The will to be different and contrary is characteristic of the devil, just as disobedience was the hallmark of original sin.

These, as we have said, are the necessary conditions for the Creation and ought, therefore, to be included in the divine plan and ultimately in the divine realm.

But the Christian definition of God as the summum bonum excludes the Evil One right from the start, despite the fact that in the Old Testament he was still one of the “sons of God.”

Hence the devil remained outside the Trinity as the “ape of God” and in opposition to it.

Medieval representations of the triune God as having three heads are based on the three-headedness of Satan, as we find it, for instance, in Dante.

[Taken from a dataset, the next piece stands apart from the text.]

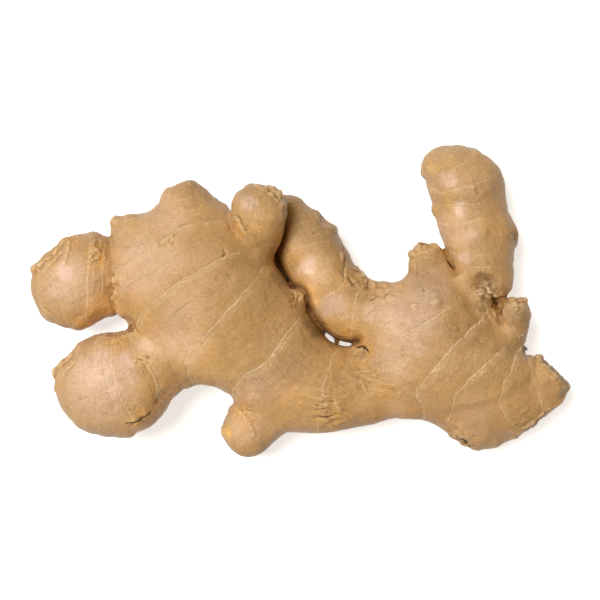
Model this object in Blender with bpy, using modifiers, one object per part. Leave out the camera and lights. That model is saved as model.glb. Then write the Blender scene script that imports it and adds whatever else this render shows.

This would point to an infernal Antitrinity, a true “umbra trinitatis” analogous to the Antichrist.

The devil is, undoubtedly, an awkward figure: he is the “odd man out” in the Christian cosmos.

That is why people would like to minimize his importance by euphemistic ridicule or by ignoring his existence altogether; or, better still, to lay the blame for him at man’s door.

This is in fact done by the very people who would protest mightily if sinful man should credit himself, equally, with the origin of all good.

A glance at the Scriptures, however, is enough to show us the importance of the devil in the divine drama of redemption.

If the power of the Evil One had been as feeble as certain persons would wish it to appear, either the world would not have needed God himself to come down to it or it would have lain within the power of man to set the world to rights, which has certainly not happened so far. ~Carl Jung, Psychology and Religion, Paragraph 252.